Kerry has been a teacher and an administrator for more than twenty years. She has a Master of Education degree.
STEM combines science, technology, engineering, and math to enhance a student's ability to think like a scientist when approaching a problem. STEM students use the Engineering Design Process to define a problem, brainstorm solutions, research and design prototypes, test the prototype, and make improvements on their design in search of the best possible results. The following capstone projects may be used by high school students at the conclusion of their STEM studies.
Grade level: 9-12
Time: 2-5 days
- What is the most energy efficient material for building blades for a wind turbine?
- turbine building kits (hub, dowels, DC motor, stand)
- balsa wood
- plastic disposable cups
- masking tape
- After conducting internet research about the design and materials used to create blades on wind turbines, students will create their own prototype to test blade materials.
- The first step is to build the base of a wind turbine (no blades yet). The angle and location of blades must remain consistent for all trials, therefore the basic design of the turbine will not change.
- The next step is to create a template for the blades. Regardless of the materials used to create the blades, each blade will be the same size and shape.
- Then, students will trace and cut out blades of various materials, such as balsa wood, cardboard, cardstock, plastic cups, …
- The first set of blades will be attached to the wind turbine for testing. During each trial, the fan and the windmill must remain in fixed positions. With the fan on the low position, the blades will turn.
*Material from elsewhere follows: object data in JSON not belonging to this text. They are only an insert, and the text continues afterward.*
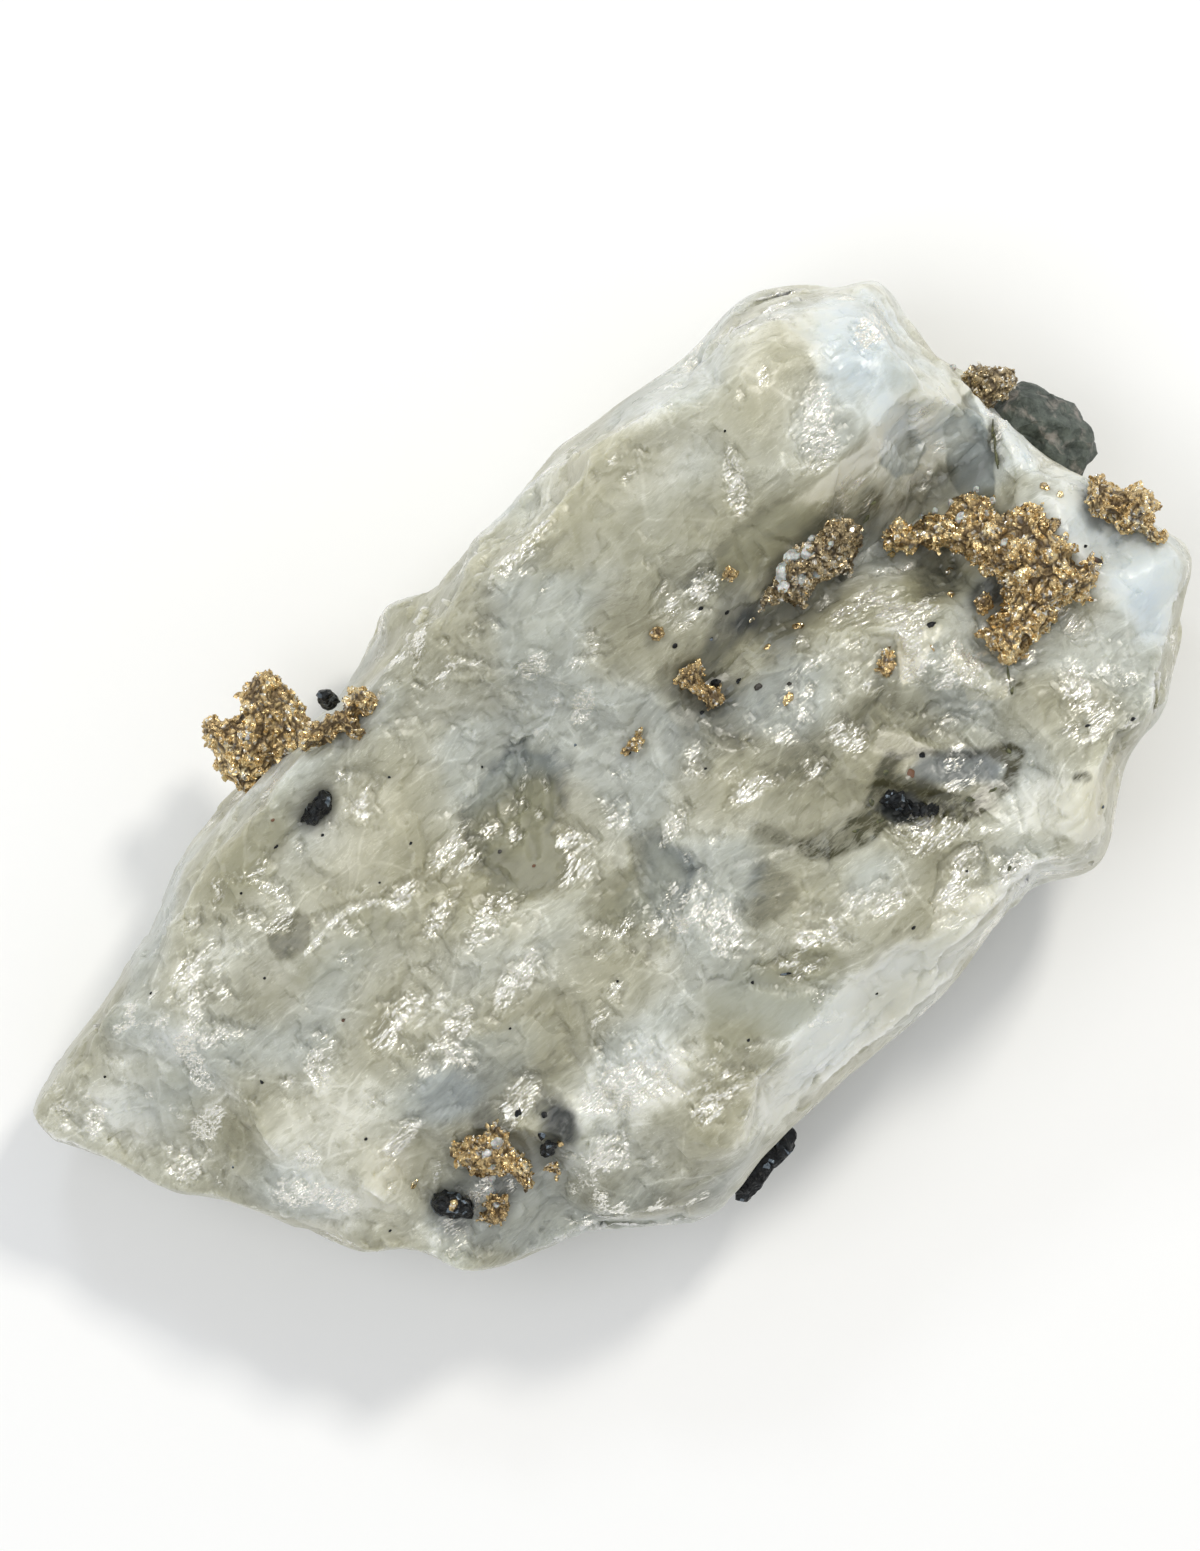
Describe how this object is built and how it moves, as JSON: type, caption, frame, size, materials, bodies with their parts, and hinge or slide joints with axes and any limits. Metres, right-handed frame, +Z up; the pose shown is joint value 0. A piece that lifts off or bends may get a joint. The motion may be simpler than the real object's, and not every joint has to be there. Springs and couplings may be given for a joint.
{
  "type": "native metal on quartz matrix",
  "caption": "Hand specimen of milky vein quartz carrying hackly growths of native metal, with black sulphide grains and a chip of dark wallrock; it rests on a flat base.",
  "frame": {"origin": "middle of the bounding box on the surface the specimen rests on", "axes": "+X along the block's long axis towards its blunt end, +Y across it towards the thick slab, +Z up from the flat base to the face that shows the metal"},
  "size_m": [0.0788, 0.0451, 0.0264],
  "materials": {
    "quartz": "milky white to greenish grey vein quartz with glassy, hackly broken faces and tan stains",
    "metal": "bright hackly native metal, golden with bronze-brown hollows",
    "sulphide": "black, lustrous on broken faces",
    "wallrock": "dull dark green-grey with pale smears"
  },
  "bodies": {
    "root": {"quartz_matrix": "quartz", "main_metal_mass": "metal", "hollow_metal_nugget": "metal", "west_metal_lobe": "metal", "rim_metal_tuft": "metal", "edge_metal_branch": "metal", "centre_metal_nugget": "metal", "small_metal_nugget": "metal", "hanging_metal_nugget": "metal", "slab_metal_speck": "metal", "slab_metal_ring": "metal", "foot_metal_cluster": "metal", "foot_lower_metal": "metal", "foot_side_metal": "metal", "edge_metal_tuft": "metal", "wallrock_metal_patch": "metal", "foot_black_grain": "sulphide", "foot_side_black_grain": "sulphide", "left_black_grain": "sulphide", "edge_black_grain": "sulphide", "groove_dark_mineral": "sulphide", "rim_black_sliver": "sulphide", "dark_wallrock": "wallrock"}
  },
  "joints": []
}
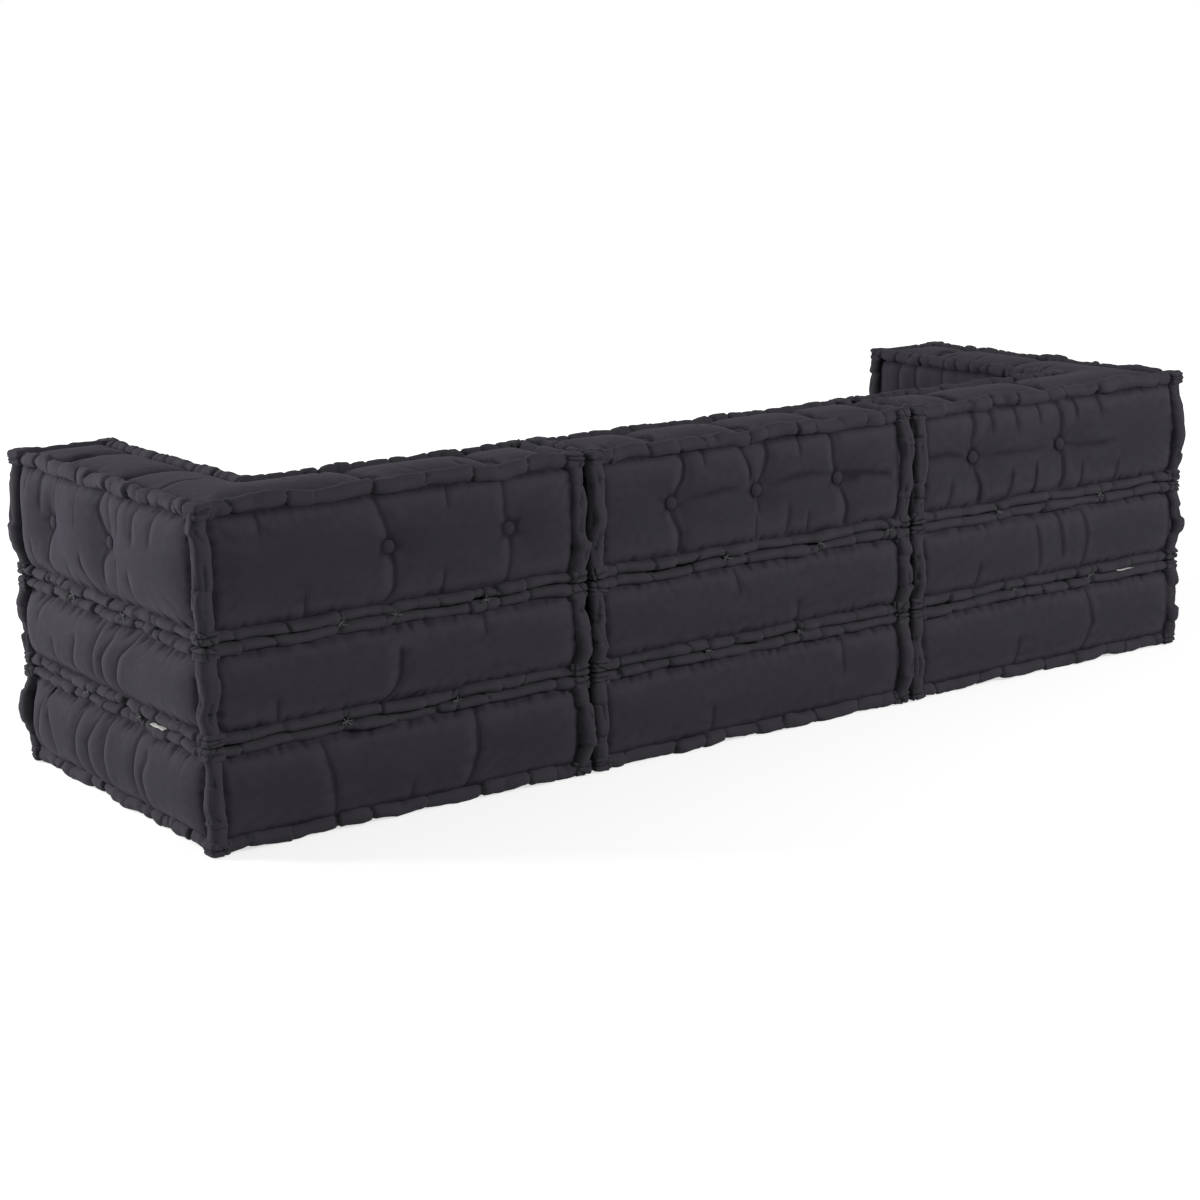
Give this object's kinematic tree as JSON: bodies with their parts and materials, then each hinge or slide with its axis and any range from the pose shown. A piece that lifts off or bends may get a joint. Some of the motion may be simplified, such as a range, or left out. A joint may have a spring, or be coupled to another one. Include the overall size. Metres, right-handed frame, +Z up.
{
  "type": "modular sofa",
  "caption": "Low modular floor sofa: a row of free-standing stuffed canvas modules with rolled edges, L-shaped arm and back pads and buttoned tufts.",
  "frame": {"origin": "on the floor, at the bottom centre of the sofa's box", "axes": "+X along the row to the sitter's left, +Y to the rear, +Z up; the front faces -Y"},
  "size_m": [2.1008, 0.712, 0.5514],
  "materials": {
    "canvas": "brushed cotton canvas, anthracite",
    "roll_canvas": "brushed cotton canvas, anthracite, rolled and stitched",
    "button_cloth": "cloth-covered button",
    "twine": "waxed cotton twine",
    "stuffing": "pressed cotton and polyester fibre",
    "tag_tape": "woven tape, blank"
  },
  "bodies": {
    "middle_module": {"middle_back_buttons": "button_cloth", "middle_back_cover": "canvas", "middle_back_edge_rolls": "roll_canvas", "middle_back_filling": "stuffing", "middle_back_tuft_cords": "twine", "middle_base_cover": "canvas", "middle_base_edge_rolls": "roll_canvas", "middle_base_filling": "stuffing", "middle_joining_stitches": "twine", "middle_seat_buttons": "button_cloth", "middle_seat_cover": "canvas", "middle_seat_edge_rolls": "roll_canvas", "middle_seat_filling": "stuffing", "middle_seat_tuft_cords": "twine"},
    "left_module": {"left_arm_edge_rolls": "roll_canvas", "left_back_buttons": "button_cloth", "left_back_cover": "canvas", "left_back_edge_rolls": "roll_canvas", "left_back_filling": "stuffing", "left_back_tuft_cords": "twine", "left_base_cover": "canvas", "left_base_edge_rolls": "roll_canvas", "left_base_filling": "stuffing", "left_care_tag": "tag_tape", "left_joining_stitches": "twine", "left_seat_buttons": "button_cloth", "left_seat_cover": "canvas", "left_seat_edge_rolls": "roll_canvas", "left_seat_filling": "stuffing", "left_seat_tuft_cords": "twine"},
    "right_module": {"right_arm_edge_rolls": "roll_canvas", "right_back_buttons": "button_cloth", "right_back_cover": "canvas", "right_back_edge_rolls": "roll_canvas", "right_back_filling": "stuffing", "right_back_tuft_cords": "twine", "right_base_cover": "canvas", "right_base_edge_rolls": "roll_canvas", "right_base_filling": "stuffing", "right_care_tag": "tag_tape", "right_joining_stitches": "twine", "right_seat_buttons": "button_cloth", "right_seat_cover": "canvas", "right_seat_edge_rolls": "roll_canvas", "right_seat_filling": "stuffing", "right_seat_tuft_cords": "twine"}
  },
  "joints": [
    {"name": "left_module_slide", "type": "slide", "parent": "middle_module", "child": "left_module", "axis": [1, 0, 0], "range_m": [0, 0.7]},
    {"name": "right_module_slide", "type": "slide", "parent": "middle_module", "child": "right_module", "axis": [-1, 0, 0], "range_m": [0, 0.7]}
  ]
}
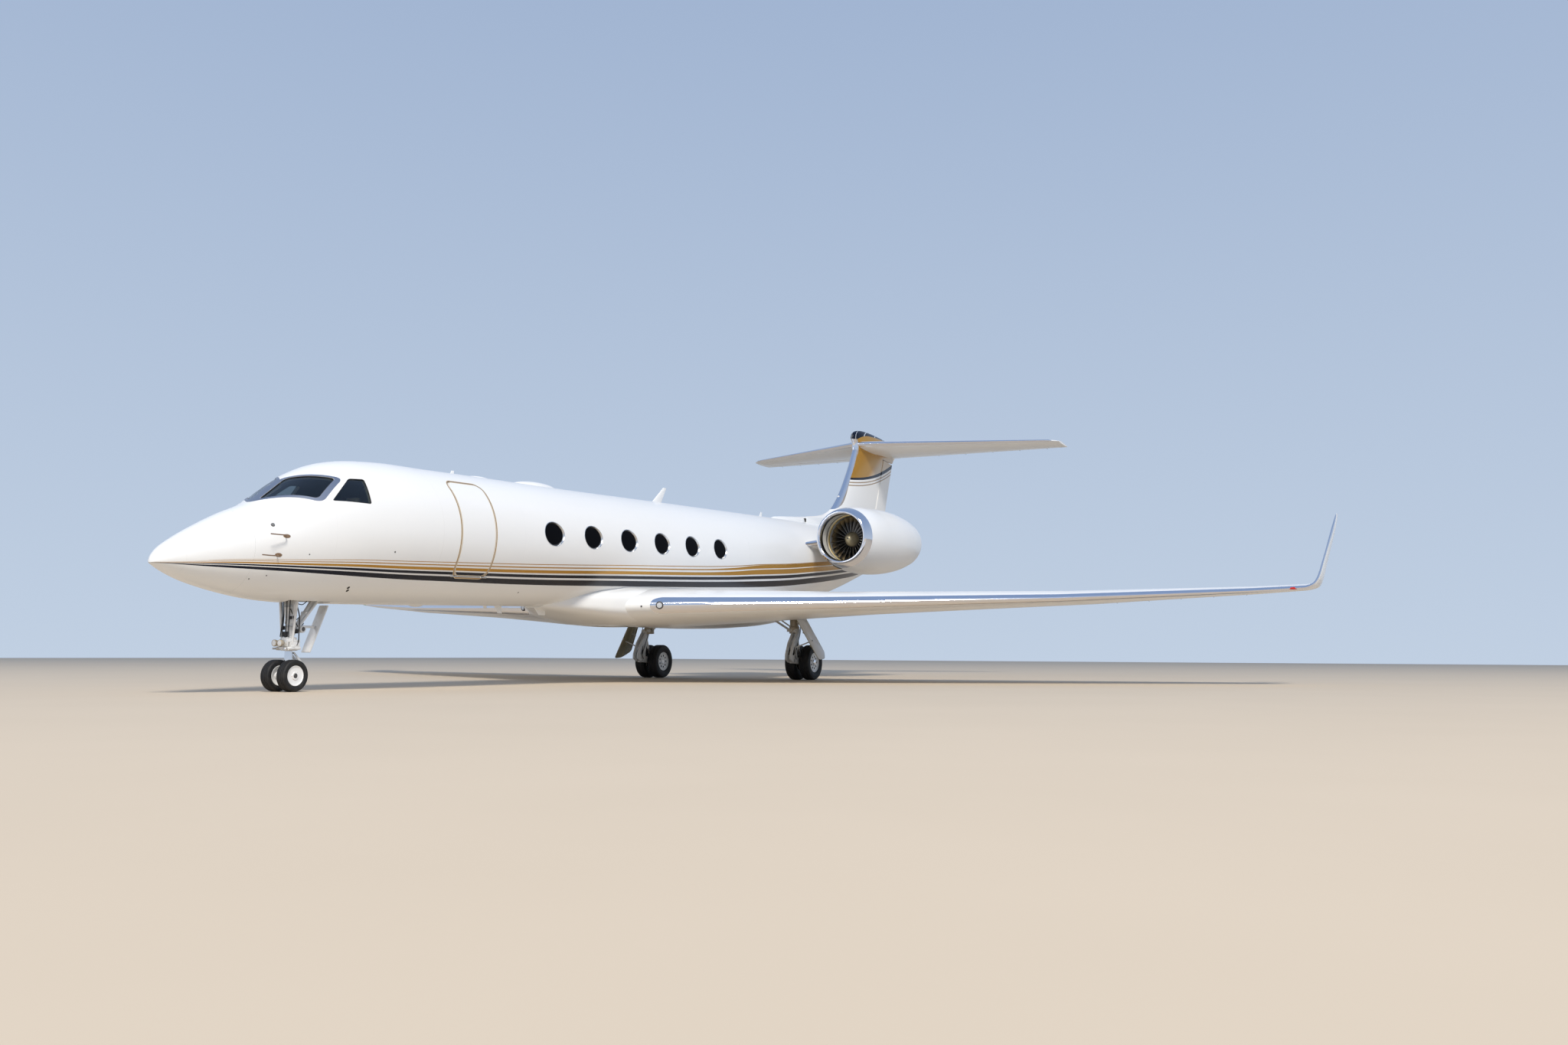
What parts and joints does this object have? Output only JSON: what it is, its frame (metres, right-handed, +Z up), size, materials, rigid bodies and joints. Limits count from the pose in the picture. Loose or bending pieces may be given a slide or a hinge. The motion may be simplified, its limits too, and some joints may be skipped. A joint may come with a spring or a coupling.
{
  "type": "twin-engine business jet",
  "caption": "Long-range business jet with swept wings and winglets, T-tail, rear-mounted turbofans, bottom-hinged entry door and tricycle landing gear.",
  "frame": {"origin": "on the ground under the centreline, half way between the nose tip and the tips of the horizontal stabilizer", "axes": "+X to the jet's left (port), +Y aft, +Z up"},
  "size_m": [28.4972, 29.39, 7.7193],
  "materials": {
    "white_paint": "gloss",
    "white_composite": "gloss",
    "dark_glass": "gloss",
    "cabin_trim": "matte",
    "black_plastic": "matte",
    "cream_leather": "satin",
    "exhaust_steel": "satin",
    "engine_steel": "satin",
    "fan_metal": "satin",
    "chromed_steel": "polished",
    "tyre_rubber": "matte"
  },
  "bodies": {
    "airframe": {"radome": "white_composite", "cockpit_shell": "white_paint", "cabin_shell": "white_paint", "tail_cone": "white_paint", "belly_fairing": "white_composite", "left_windshield": "dark_glass", "right_windshield": "dark_glass", "left_side_window": "dark_glass", "right_side_window": "dark_glass", "left_cabin_windows": "dark_glass", "right_cabin_windows": "dark_glass", "cabin_floor": "cabin_trim", "instrument_panel": "black_plastic", "left_pilot_seat": "cream_leather", "right_pilot_seat": "cream_leather", "left_wing": "white_paint", "right_wing": "white_paint", "fin": "white_paint", "horizontal_stabilizer": "white_paint", "left_nacelle": "white_composite", "right_nacelle": "white_composite", "left_exhaust_nozzle": "exhaust_steel", "right_exhaust_nozzle": "exhaust_steel", "left_engine_core": "engine_steel", "right_engine_core": "engine_steel", "left_pylon": "white_paint", "right_pylon": "white_paint", "nose_gear_leg": "white_paint", "nose_gear_door": "white_composite", "left_main_gear_leg": "white_paint", "right_main_gear_leg": "white_paint", "left_main_gear_arm": "white_paint", "right_main_gear_arm": "white_paint", "left_main_gear_door": "white_composite", "right_main_gear_door": "white_composite"},
    "entry_door": {"entry_door": "white_paint"},
    "rudder": {"rudder": "white_composite"},
    "left_elevator": {"left_elevator": "white_composite"},
    "right_elevator": {"right_elevator": "white_composite"},
    "left_aileron": {"left_aileron": "white_composite"},
    "right_aileron": {"right_aileron": "white_composite"},
    "left_flap": {"left_flap": "white_paint"},
    "right_flap": {"right_flap": "white_paint"},
    "left_spoilers": {"left_spoilers": "white_composite"},
    "right_spoilers": {"right_spoilers": "white_composite"},
    "left_fan": {"left_fan": "fan_metal"},
    "right_fan": {"right_fan": "fan_metal"},
    "nose_fork": {"nose_steering_fork": "chromed_steel"},
    "nose_wheels": {"left_nose_wheel_tyre": "tyre_rubber", "left_nose_wheel_hub": "white_paint", "right_nose_wheel_tyre": "tyre_rubber", "right_nose_wheel_hub": "white_paint"},
    "left_main_wheels": {"left_outer_main_wheel_tyre": "tyre_rubber", "left_outer_main_wheel_hub": "white_paint", "left_inner_main_wheel_tyre": "tyre_rubber", "left_inner_main_wheel_hub": "white_paint"},
    "right_main_wheels": {"right_outer_main_wheel_tyre": "tyre_rubber", "right_outer_main_wheel_hub": "white_paint", "right_inner_main_wheel_tyre": "tyre_rubber", "right_inner_main_wheel_hub": "white_paint"}
  },
  "joints": [
    {"name": "entry_door", "type": "hinge", "parent": "airframe", "child": "entry_door", "pos_m": [0.96595, -9.091, 1.956], "axis": [0, 0.9996, 0.0285], "range_deg": [0, 135]},
    {"name": "rudder", "type": "hinge", "parent": "airframe", "child": "rudder", "pos_m": [0, 11.205, 4.76], "axis": [0, 0.3657, 0.9308], "range_deg": [-22, 22]},
    {"name": "left_elevator", "type": "hinge", "parent": "airframe", "child": "left_elevator", "pos_m": [0.33, 12.265, 7.20275], "axis": [0.9335, 0.356, 0.0438], "range_deg": [-13, 24]},
    {"name": "right_elevator", "type": "hinge", "parent": "airframe", "child": "right_elevator", "pos_m": [-0.33, 12.265, 7.20275], "axis": [0.9335, -0.356, -0.0438], "range_deg": [-13, 24]},
    {"name": "left_aileron", "type": "hinge", "parent": "airframe", "child": "left_aileron", "pos_m": [9.16, 2.745, 1.87811], "axis": [0.951, 0.3047, 0.0521], "range_deg": [-11, 11]},
    {"name": "right_aileron", "type": "hinge", "parent": "airframe", "child": "right_aileron", "pos_m": [-9.16, 2.745, 1.87811], "axis": [0.951, -0.3047, -0.0521], "range_deg": [-11, 11]},
    {"name": "left_flap", "type": "hinge", "parent": "airframe", "child": "left_flap", "pos_m": [1.66, 1.255, 1.16858], "axis": [-0.9808, -0.1898, -0.0436], "range_deg": [0, 39]},
    {"name": "right_flap", "type": "hinge", "parent": "airframe", "child": "right_flap", "pos_m": [-1.66, 1.255, 1.16858], "axis": [-0.9808, 0.1898, 0.0436], "range_deg": [0, 39]},
    {"name": "left_spoilers", "type": "hinge", "parent": "airframe", "child": "left_spoilers", "pos_m": [4.692, 1.20928, 1.83868], "axis": [0.9739, 0.2246, 0.0325], "range_deg": [0, 55]},
    {"name": "right_spoilers", "type": "hinge", "parent": "airframe", "child": "right_spoilers", "pos_m": [-4.692, 1.20928, 1.83868], "axis": [0.9739, -0.2246, -0.0325], "range_deg": [0, 55]},
    {"name": "left_fan", "type": "hinge", "parent": "airframe", "child": "left_fan", "pos_m": [2.155, 4.925, 3.725], "axis": [0, 1, 0], "continuous": true},
    {"name": "right_fan", "type": "hinge", "parent": "airframe", "child": "right_fan", "pos_m": [-2.155, 4.925, 3.725], "axis": [0, 1, 0], "continuous": true},
    {"name": "nose_steering", "type": "hinge", "parent": "airframe", "child": "nose_fork", "pos_m": [0, -12.15, 0.5], "axis": [0, 0, 1], "range_deg": [-80, 80]},
    {"name": "nose_wheels", "type": "hinge", "parent": "nose_fork", "child": "nose_wheels", "pos_m": [0, -12.215, 0.25], "axis": [1, 0, 0], "continuous": true},
    {"name": "left_main_wheels", "type": "hinge", "parent": "airframe", "child": "left_main_wheels", "pos_m": [2.187, 1.885, 0.425], "axis": [1, 0, 0], "continuous": true},
    {"name": "right_main_wheels", "type": "hinge", "parent": "airframe", "child": "right_main_wheels", "pos_m": [-2.187, 1.885, 0.425], "axis": [1, 0, 0], "continuous": true}
  ],
  "couplings": [
    {"joint": "right_elevator", "follows": "left_elevator", "ratio": 1},
    {"joint": "right_aileron", "follows": "left_aileron", "ratio": -1},
    {"joint": "right_flap", "follows": "left_flap", "ratio": 1},
    {"joint": "right_spoilers", "follows": "left_spoilers", "ratio": 1}
  ]
}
- Students will use the multimeter to check the voltage of the turbine and record data. Students will complete 3 trials for each set of blades.
- Students will adjust their design as needed and retest. Possible adjustments may include the size or position of the blades.
- Results will be translated into graphs from which a written conclusion will be drawn.
Grade level: 9-12
Time: 2-3 days
- What is the most effective system for filtering polluted water?
- activated charcoal
- aquarium pump
- clean 2-liter bottles
- clean gallon jugs
- coffee filters
- cotton balls
- plastic cups
- pollutants (such as salt, pepper, baking soda, shredded paper, dirt)
- rubber bands
- water testing kits
- Use the internet to research problems and solutions associated with water pollution.
- Prepare gallon jugs with polluted water. Allow the polluted water to sit in a sunny area for a few days.
- Take a picture of the polluted water sample and caption it with observations about how the water looks and smells.
- Stir the polluted water and divide it into plastic cups for testing. Place the aquarium pump in one of the polluted water samples overnight to aerate it.
- Cut 2-liter bottles in half and dispose of the bottom half of the bottles. The bottles will be placed upside down with one bottle nestled on top of the other. The bottle on the bottom will need a lid and will be used for collecting filtered water. The other bottle will contain a filter.
- Students will filter the water by pouring the polluted samples through each of the following:
- cheesecloth filter
- cheesecloth and cotton balls
- cheesecloth and coffee filter
- cheesecloth and coffee filter filled with soil
- cheesecloth and coffee filter filled with sand
- cheesecloth and coffee filter filled with gravel
- cheesecloth and coffee filter filled with activated charcoal
- Unscrew the lid to pour the filtered water into labeled plastic cups.
- Take pictures and caption each sample with observations about the sight and smell.
- Use a water testing kit to measure the polluted sample and each of the treated samples.
- Create a rubric to rate the effectiveness of each aeration and filtration method.
- Graphically display results and draw conclusions about water treatment to present.
Grade level: 9-12
Time: 5-10 days
- Which materials are most effective at blocking sound?
- box (cardboard or built from wood scraps)
- audio speaker
- sound level meter (or app)
- moving blankets
- vinyl rubber
- Place a speaker inside the box.
- Put a sound level meter on top of the box.
- Play an 80-decibel sound into the speaker. Record the sound level on the sound meter.
- Repeat the process alternately lining the sides of the box with soundproofing materials, such as polystyrene, vinyl rubber, and moving blankets. Record the data.
- Display the data graphically and write a concluding sentence about findings and applications.